Everything in the listing below from the line containing "return material" through the line containing "seen from above." should be repeated exactly; leave out every other line.
--
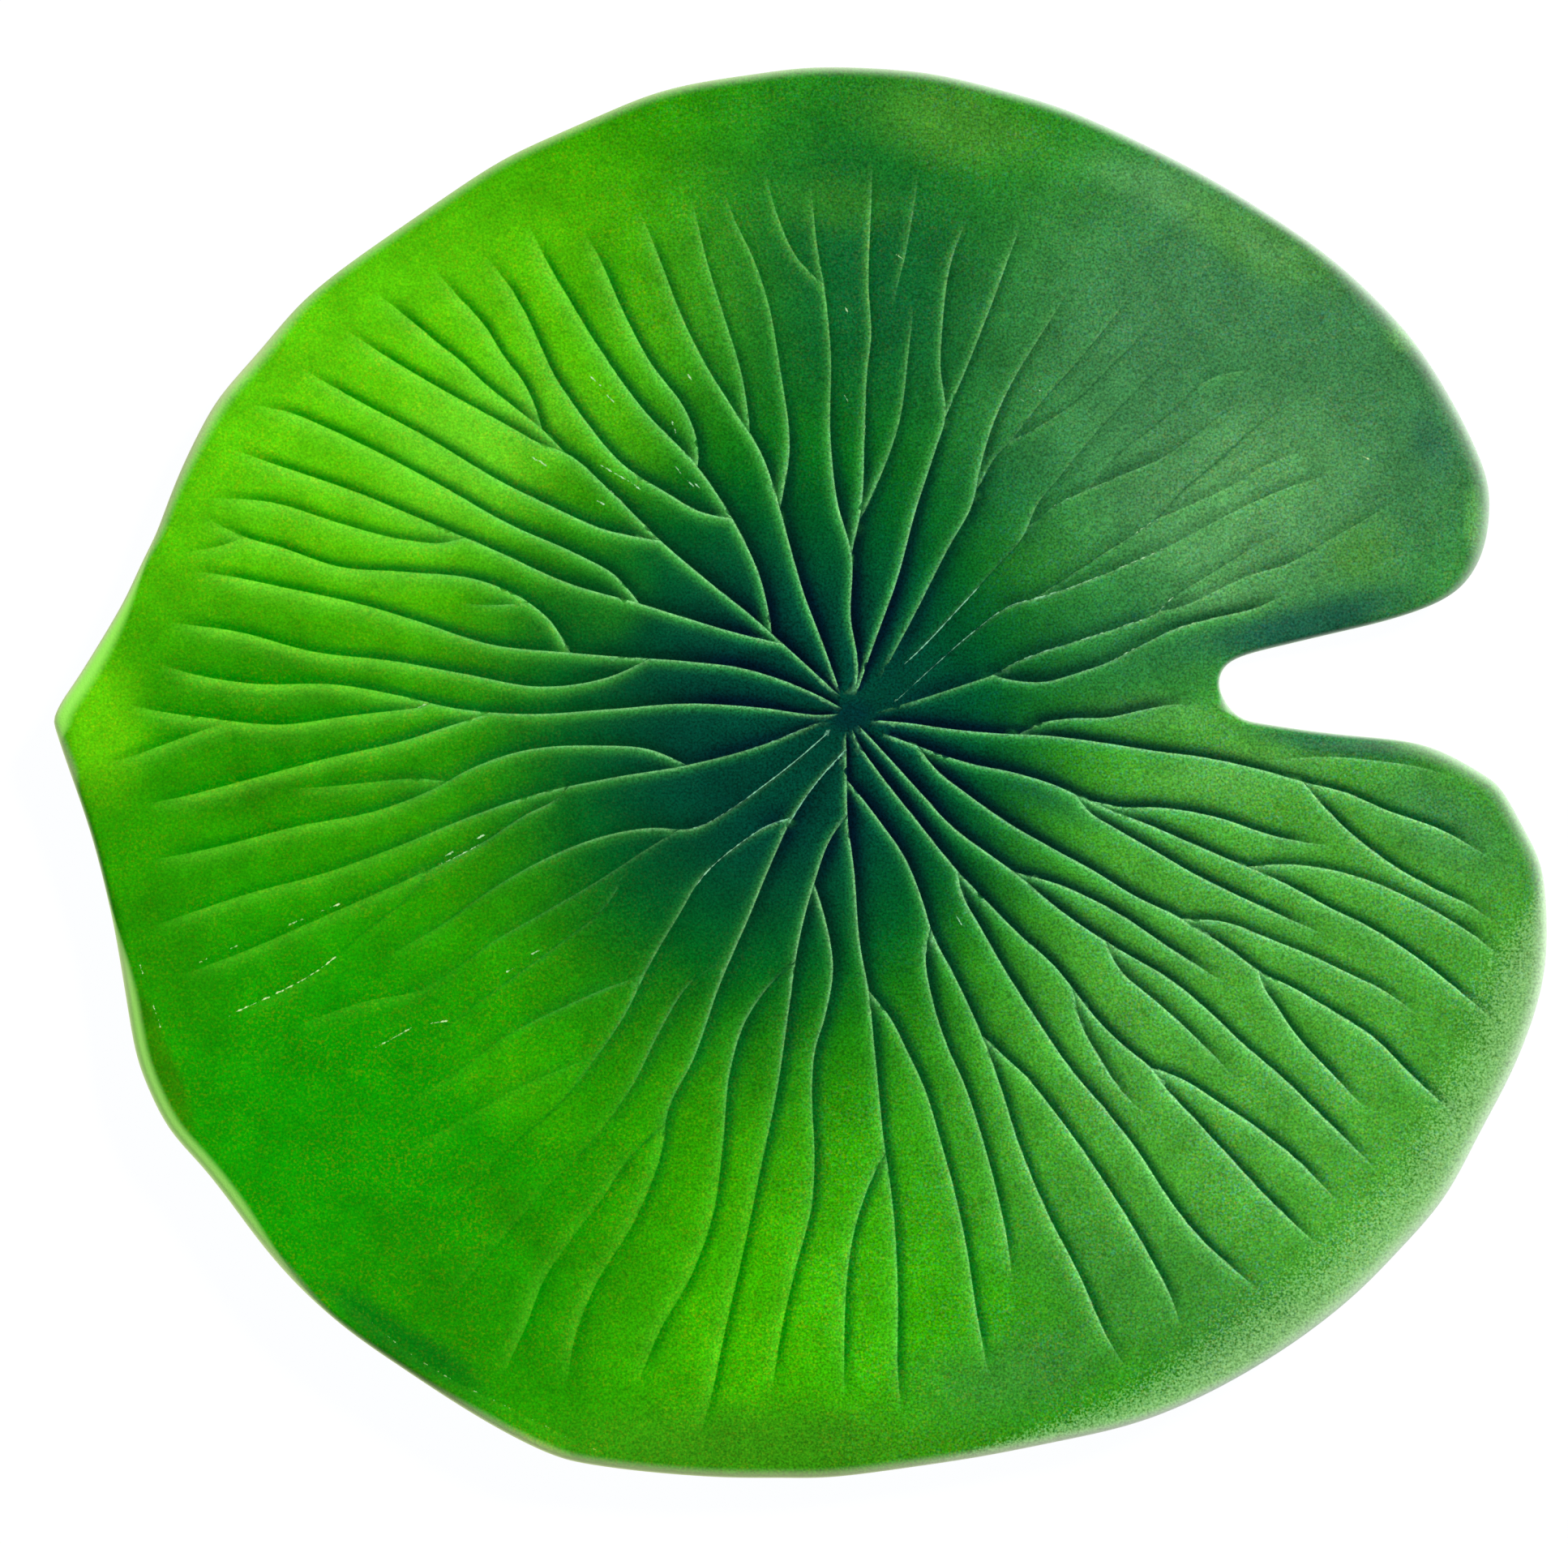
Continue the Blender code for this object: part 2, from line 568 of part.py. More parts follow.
def joined_forks(veins):
    """The veins' lines, with each fork starting on a point of the line that it leaves."""
    lines = [line.copy() for _, _, line in veins]
    for child, (start, _, _) in enumerate(veins):
        if start != "fork":
            continue
        leaves = lines[child][:1]
        others = [i for i in range(len(lines)) if i != child]
        found = {i: distance_to_line(leaves, lines[i]) for i in others}
        parent = min(others, key=lambda i: found[i][0][0])
        along = found[parent][1][0]
        knots = travelled(lines[parent])
        nearest = np.abs(knots - along).argmin()
        if abs(knots[nearest] - along) < LEAST_GAP:
            lines[child][0] = lines[parent][nearest]
            continue
        lines[parent] = np.insert(lines[parent], np.searchsorted(knots, along), leaves[0], axis=0)
    return lines


def hex_points(step, low, high):
    """Points on a triangular grid that covers a rectangle."""
    rows = np.arange(low[1], high[1], step * math.sqrt(0.75))
    points = []
    for number, y in enumerate(rows):
        xs = np.arange(low[0] + step / 2 * (number % 2), high[0], step)
        points.append(np.column_stack([xs, np.full(len(xs), y)]))
    return np.vstack(points)


def inside(points, loop):
    """Whether each point is inside the closed loop, by counting its crossings to the right."""
    x, y = points[:, 0, None], points[:, 1, None]
    ends = np.roll(loop, -1, axis=0)
    crosses = (loop[:, 1] > y) != (ends[:, 1] > y)
    rise = np.where(ends[:, 1] == loop[:, 1], 1, ends[:, 1] - loop[:, 1])
    meets = loop[:, 0] + (y - loop[:, 1]) / rise * (ends[:, 0] - loop[:, 0])
    return (crosses & (x < meets)).sum(1) % 2 == 1


def clear_of(points, others, gap):
    """The points that are further than the gap from every other point."""
    apart = np.linalg.norm(points[:, None] - others[None], axis=2).min(1)
    return points[apart > gap]


def thinned(points, gap):
    """The points in order, leaving out any that comes closer than the gap to one already kept."""
    kept = []
    for point in points:
        if all(np.linalg.norm(point - other) > gap for other in kept):
            kept.append(point)
    return np.array(kept)


def side_points(lines, loop):
    """Points on both banks of every vein, clear of the other veins and of the rim."""
    banks = []
    for number, line in enumerate(lines):
        run = np.gradient(line, axis=0)
        run /= np.linalg.norm(run, axis=1)[:, None]
        across = np.column_stack([-run[:, 1], run[:, 0]]) * SIDE_OFFSET
        bank = np.vstack([line[1:-1] + across[1:-1], line[1:-1] - across[1:-1]])
        for other, near in enumerate(lines):
            if len(bank) and other != number:
                bank = bank[distance_to_line(bank, near)[0] > LEAST_GAP]
        banks.append(bank)
    banks = np.vstack(banks)
    banks = banks[inside(banks, loop)]
    banks = clear_of(banks, np.vstack(lines), LEAST_GAP)
    return thinned(banks, LEAST_GAP)


def triangulated(points, edges, count):
    """Triangles inside the loop of the first points, and where each given point ended up."""
    flat = [Vector(point) for point in points]
    found = delaunay_2d_cdt(flat, edges, [], 0, MERGE, True)
    places = {given: number for number, group in enumerate(found[3]) for given in group}
    flat = np.array([tuple(point) for point in found[0]])
    triangles = np.array(found[2])
    kept = inside(flat[triangles].mean(1), points[:count])
    return flat, triangles[kept], places


def loop_edges(count):
    return [(i, (i + 1) % count) for i in range(count)]


def top_face(outline, normals, veins):
    """The pressed top: its points with heights, its triangles, and its outer loop."""
    loop = outline + normals * roll_width(outline)[:, None]
    lines = joined_forks(veins)
    points = list(loop)
    edges = loop_edges(len(loop))
    known = {}
    for line in lines:
        numbers = []
        for point in line:
            key = tuple(np.round(point, 7))
            if key not in known:
                known[key] = len(points)
                points.append(point)
            numbers.append(known[key])
        edges += list(zip(numbers[:-1], numbers[1:]))
    banks = side_points(lines, loop)
    points = np.vstack([points, banks])
    fill = hex_points(TOP_STEP, loop.min(0), loop.max(0))
    fill = fill[inside(fill, loop)]
    fill = clear_of(fill, points, TOP_STEP * FILL_GAP)
    points = np.vstack([points, fill])
    flat, triangles, places = triangulated(points, edges, len(loop))
    heights = underside(flat) + SHEET - vein_depth(flat, veins)
    return np.column_stack([flat, heights]), triangles, [places[i] for i in range(len(loop))]


def lower_face(outline, normals):
    """The plain underside: its points with heights, its triangles, and its outer loop."""
    loop = outline + normals * UNDERCUT
    turn = np.linspace(0, 2 * math.pi, FLAT_EDGE_POINTS, endpoint=False)
    flat_edge = np.column_stack([np.cos(turn), np.sin(turn)]) * FLAT_RADIUS
    points = np.vstack([loop, flat_edge])
    fill = hex_points(UNDER_STEP, loop.min(0), loop.max(0))
    fill = fill[inside(fill, loop)]
    fill = clear_of(fill, points, UNDER_STEP * FILL_GAP)
    points = np.vstack([points, fill])
    flat, triangles, places = triangulated(points, loop_edges(len(loop)), len(loop))
    return np.column_stack([flat, underside(flat)]), triangles, [places[i] for i in range(len(loop))]


def rim_loop(outline, normals, share):
    """A loop of the rounded rim, at a share of the roll's width in from the outline."""
    flat = outline + normals * (roll_width(outline) * share)[:, None]
    return np.column_stack([flat, underside(flat) + rolled_height(outline, share)])


def leaf_mesh():
    """One closed surface: the pressed top, the rounded rim in three bands, and the underside."""
    read = closed_curve(to_leaf(OUTLINE_PX), OUTLINE_POINTS)
    outline = read - inward(read) * BEYOND_PX * LEAF_LENGTH / LENGTH_PX
    normals = inward(outline)
    veins = [
        (start, strength, open_curve(to_leaf(points), VEIN_STEP))
        for start, strength, points in VEINS_PX.values()
    ]
    top, top_faces, top_loop = top_face(outline, normals, veins)
    lower, lower_faces, lower_loop = lower_face(outline, normals)
    shoulder = rim_loop(outline, normals, SHOULDER_SHARE)
    edge = rim_loop(outline, normals, 0)
    points = np.vstack([top, shoulder, edge, lower])
    faces = [tuple(face) for face in top_faces.tolist()]
    count = len(outline)
    shoulder_loop = list(range(len(top), len(top) + count))
    edge_loop = [number + count for number in shoulder_loop]
    under_start = len(top) + 2 * count
    lower_loop = [under_start + number for number in lower_loop]
    faces += [tuple(under_start + number for number in reversed(face)) for face in lower_faces.tolist()]
    bands = [top_loop, shoulder_loop, edge_loop, lower_loop]
    for upper, below in zip(bands[:-1], bands[1:]):
        for i in range(count):
            j = (i + 1) % count
            faces.append((upper[i], upper[j], below[j], below[i]))
    mesh = bpy.data.meshes.new("leaf")
    mesh.from_pydata([tuple(point) for point in points], [], faces)
    mesh.validate()
    mesh.shade_smooth()
    mesh.set_sharp_from_angle(angle=math.radians(SHARP_DEG))
    return mesh


def leaf_material():
    """Matt green foam."""
    material = bpy.data.materials.new("leaf_foam")
    material.use_nodes = True
    shader = material.node_tree.nodes["Principled BSDF"]
    shader.inputs["Base Color"].default_value = (*FOAM_COLOUR, 1)
    shader.inputs["Roughness"].default_value = FOAM_ROUGHNESS
    return material


def main():
    for obj in list(bpy.data.objects):
        bpy.data.objects.remove(obj)
    mesh = leaf_mesh()
    mesh.materials.append(leaf_material())
    leaf = bpy.data.objects.new("leaf", mesh)
    bpy.context.scene.collection.objects.link(leaf)


main()
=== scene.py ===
"""Lotus leaf for a pond or an aquarium: pressed soft foam, airbrushed green, seen from above.

The leaf has the solid's outline, dish, rim and vein lines at a much finer sampling. Its creases are
a little deeper than the solid's at the hub and shallower towards the rim, and one bank climbs more
gently than the other. Its paint is a material of airbrushed patches, grain and scuffs, with painted
shade and highlights along the creases, and painted shade, a painted white glow and a painted sheen
at the rim.
"""

import math

import bpy
import numpy as np
from mathutils import Euler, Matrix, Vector
from mathutils.geometry import delaunay_2d_cdt
from mathutils.kdtree import KDTree


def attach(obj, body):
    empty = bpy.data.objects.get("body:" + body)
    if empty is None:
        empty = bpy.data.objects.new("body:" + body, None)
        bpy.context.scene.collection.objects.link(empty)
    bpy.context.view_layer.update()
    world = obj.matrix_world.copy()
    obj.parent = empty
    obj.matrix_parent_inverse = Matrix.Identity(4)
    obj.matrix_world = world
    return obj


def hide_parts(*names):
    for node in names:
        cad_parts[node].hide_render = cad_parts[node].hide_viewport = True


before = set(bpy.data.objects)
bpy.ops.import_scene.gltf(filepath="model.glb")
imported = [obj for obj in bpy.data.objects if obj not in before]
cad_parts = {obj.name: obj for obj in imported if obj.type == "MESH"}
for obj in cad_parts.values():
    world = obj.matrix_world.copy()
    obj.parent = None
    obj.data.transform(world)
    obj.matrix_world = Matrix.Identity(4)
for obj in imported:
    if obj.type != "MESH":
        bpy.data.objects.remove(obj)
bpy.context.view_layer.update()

MM_PER_METRE = 1000

# Driving dimensions of the leaf, in metres
LEAF_LENGTH = 0.280
SHEET = 0.0036

# Dish: flat out to FLAT_RADIUS, then up by RISE at RISE_RADIUS, with WAVES waves of height WAVE
# round the rim
RISE = 0.008
WAVE = 0.0010
WAVES = 5
FLAT_RADIUS = 0.048
RISE_RADIUS = 0.142

# Rim: the top rounds over within ROLL of the outline, and over more at the tip and along the
# turned-down stretch at the lower left
ROLL = 0.0016
ROLL_FOLD = 0.0010
ROLL_TIP = 0.0012
FOLD_FROM_DEG = 197
FOLD_TO_DEG = 222
TIP_FROM_DEG = 166
TIP_TO_DEG = 182
RAMP_DEG = 7

# Height of the outermost edge over the underside, as a share of the sheet, usually and on the
# turned-down stretch, and how far the underside starts inside it
EDGE_HEIGHT = 0.42
FOLD_HEIGHT = 0.22
UNDERCUT = 0.0007

# Veins: depth of the crease and the distance over which a pillow climbs away from it, at the hub
# and from FADE_RADIUS outwards. Creases fade out over the last TIP_FADE and their paint over the
# last PAINT_FADE, and those from the hub grow over the first HUB_FADE. A higher SOFTNESS keeps
# neighbouring creases more apart.
HUB_DEPTH = 0.00140
HUB_SPREAD = 0.0016
RIM_DEPTH = 0.00055
RIM_SPREAD = 0.00110
FADE_RADIUS = 0.095
TIP_FADE = 0.016
HUB_FADE = 0.003
PAINT_FADE = 0.009
SOFTNESS = 5

# The creases round this spot, in picture pixels, are pressed more lightly: up to this far from it,
# and by this share within half that distance
QUIET_PX = (1110, 240)
QUIET_REACH = 0.062
QUIET_SHARE = 0.42

# Light falls from this side. The bank of a crease that faces away from it climbs more gently, by
# this share, and the other one more steeply
LIGHT_SIDE = (0.743, 0.669)
LEE_SPREAD = 0.30

# Painted shade and painted highlights along a crease, laid out by the side the light falls from. The
# bank that faces away from the light has a band of painted shade, this wide at the hub and from
# FADE_RADIUS outwards; the crease itself has a painted dark line of shade; the other bank has a
# painted highlight line in a wider painted highlight band. Within HUB_NARROW of the hub the bands
# narrow, to LEAST_BAND of that at least. A bank has its full paint where it faces the light, or away
# from it, by 1 / LEE_GAIN or more.
HUB_SHADE_WIDTH = 0.0029
RIM_SHADE_WIDTH = 0.0016
LINE_REACH = 0.00028
HIGHLIGHT_LINE_REACH = 0.00040
HUB_HIGHLIGHT_WIDTH = 0.0010
RIM_HIGHLIGHT_WIDTH = 0.0019
HUB_NARROW = 0.018
LEAST_BAND = 0.3
LEE_GAIN = 2.6

# How far a scuff on a crease reaches to the side, and over how far it fades in at its ends
SCUFF_REACH = 0.00019
SCUFF_RAMP = 0.0025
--
» **Final result**
    return material


def main():
    for obj in list(bpy.data.objects):
        bpy.data.objects.remove(obj)
    mesh = leaf_mesh()
    mesh.materials.append(leaf_material())
    leaf = bpy.data.objects.new("leaf", mesh)
    bpy.context.scene.collection.objects.link(leaf)


main()
=== scene.py ===
"""Lotus leaf for a pond or an aquarium: pressed soft foam, airbrushed green, seen from above.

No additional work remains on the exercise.